The 23rd IPPA Congress
The 23rd IPPA Congress
S48
Andreas Reischek’s Late 1800s Collecting in Aotearoa/New Zealand in the Context of Repatriation Rhetoric and Today’s Digital Online Markets
Damien Huffer1* and Constanze Schattke2
1Adelaide University, Australia; 2Natural History Museum, Vienna, Austria; *damien.huffer@adelaide.edu.au
From 1877 to 1889, Austrian collector Andreas Reischek travelled to Aotearoa/New Zealand to document and collect natural history specimens, accessioned by Vienna’s Museum of Natural History in 1892. While he is now notorious for collecting birds, he also collected Māori cultural heritage, including grave-robbed ancestral remains (kōiwi tangata).

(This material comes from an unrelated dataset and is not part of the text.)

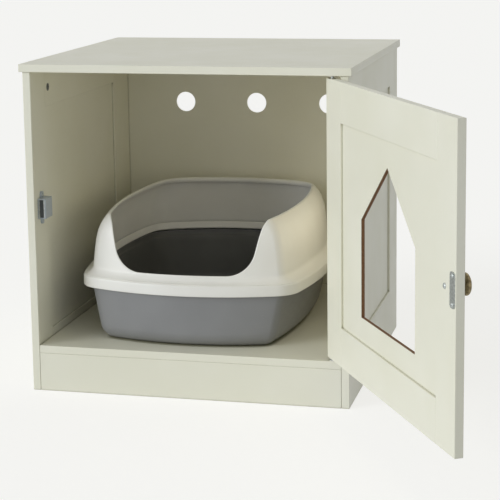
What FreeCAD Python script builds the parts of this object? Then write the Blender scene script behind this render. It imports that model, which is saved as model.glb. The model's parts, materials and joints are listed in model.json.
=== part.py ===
import FreeCAD, Part
import math
import os

from FreeCAD import Vector

# Litter box cabinet with its door standing open, and the litter tray and hood inside.
# Millimetres, +Z up. +X is to the right seen from the front and +Y runs to the back. The
# pieces are drawn from the front plane of the carcass, and saved with the origin on the floor
# under the middle of the plinth board.

# --- Driving dimensions: the carcass ---------------------------------------------------
carcass_width = 500.0
carcass_depth = 475.0
cabinet_height = 510.0
board = 12.0                # thickness of every painted board
top_overhang_side = 5.0
top_overhang_front = 3.0
shelf_top = 72.0            # height of the floor that the tray stands on
back_thickness = 3.0
back_inset = 1.0            # the back panel stops short of the outer faces
arris = 0.8                 # rounding on the edges of the boards
plinth_gap = 0.3            # dark line at each end of the plinth and the shelf

# --- Driving dimensions: framed panels -------------------------------------------------
panel_thickness = 5.0
groove_depth = 8.0
groove_play = 0.1           # on each face of a panel or tongue in its groove
groove_end_play = 0.5
side_front_stile = 60.0
side_rear_stile = 80.0
side_top_rail = 60.0
side_bottom_rail = 84.0
door_stile = 60.0
door_rail = 59.0

# --- Driving dimensions: the door and its pivots ----------------------------------------
door_side_gap = 3.5
door_end_gap = 4.0
door_open_angle = 120.0
pivot_from_edge = 9.5
pin_radius = 2.5
pin_in_door = 22.0
pivot_running_gap = 0.05
bush_radius = 4.0
bush_depth = 8.5
bush_flange_radius = 6.0
bush_flange = 1.0
pin_collar_radius = 4.5

# --- Driving dimensions: openings -------------------------------------------------------
cutout_width = 197.0
cutout_above_rail = 35.0    # from the door's bottom rail to the sill of the cut-out
cutout_below_rail = 37.0    # from the peak of the cut-out to the door's top rail
gable_rise = 88.0           # from the shoulders of the cut-out to its peak
vent_radius = 17.5
vent_spacing = 130.0
vent_below_top = 102.0      # from the underside of the top board to the vents' centres

# --- Driving dimensions: knob, strike plate and catch -----------------------------------
knob_from_free_edge = 33.0
knob_radius = 14.5
knob_projection = 20.0
knob_neck_radius = 6.5
knob_foot_radius = 9.0
knob_screw_radius = 2.0
knob_screw_head_radius = 4.0
knob_screw_head = 2.2
knob_screw_slot = 1.0
knob_screw_in_knob = 11.0
strike_width = 15.0
strike_height = 45.0
strike_thickness = 1.0
strike_from_free_edge = 1.5
catch_height = 31.0
catch_body = 13.0           # how far the housing stands off the side panel
catch_length = 28.0
catch_air_gap = 0.5         # between the pole plates and the strike plate
catch_wall = 1.6
catch_ear = 10.0
catch_ear_thickness = 2.5
pole_thickness = 1.6
catch_screw_spacing = 38.0
small_screw_radius = 1.5
small_screw_head_radius = 3.0
small_screw_head = 1.4
small_screw_length = 9.0

# --- Driving dimensions: knock-down fittings --------------------------------------------
cam_radius = 6.0
cam_depth = 9.5
cam_from_front = 74.0
cam_from_rear = 94.0
cam_reach_top = 31.0        # from the joint face to the centre of the cam
cam_reach_shelf = 24.0
cam_bolt_radius = 2.5
cam_bolt_head_radius = 3.2
cam_bolt_head_length = 3.2
cam_bolt_anchor = 8.0       # threaded length in the board that the bolt is driven into
cam_bore_gap = 0.1
fit_gap = 0.05              # between a fastener and its hole
dowel_radius = 3.0
dowel_anchor = 7.0
dowel_reach = 17.0
dowel_from_edge = 30.0
nail_radius = 0.8
nail_length = 16.0
nail_head_radius = 2.2
nail_head = 0.8
nails_per_side = 4
nails_per_rail = 3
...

This collecting occurred at the request of local museums, private collectors and for his own interest. Somewhat unique for European natural historians of the time, he recorded most of his activities in diaries written in both English and German. In this paper, we present an overview of an ongoing project to digitise the diaries and use qualitative digital humanities tools to ‘close-read’ them to further understand how his theft of the dead was justified and described. Coding for seven themes emergent in the diaries’ text (achieved manually and via NVivo) reveals different motivations that contributed to Reischek collecting human remains, ranging from personal to institutional, but less-so financial. Analysis of the diaries is compared to thematic analysis of a snapshot sample (n=55) of posts depicting the sale or display of Ancestral remains between 2019 and 2026 within one prolific Facebook group. Following the same methodology as for the diaries illustrates how the buying and selling of Indigenous ancestors (Māori and otherwise) occurs within today’s online human remains trade; how it is rationalised, and how its rhetoric draws heavily on the same colonial attitudes Reischek upheld. Finally, we will discuss how the repatriation of these kōiwi tangata have been framed in the media in Austria, Aotearoa/New Zealand, and globally. Overall, we demonstrate how diverse memory culture can range within a museum, from first-person accounts such as the diary to the collected human remains and other specimens itself. These stolen human remains were thoroughly researched in recent years in advance of their repatriation to the Te Papa Tongarewa, Wellington, in 2022. Reischek’s diaries, however, represent an important and rare window into collector attitudes and practices at the time.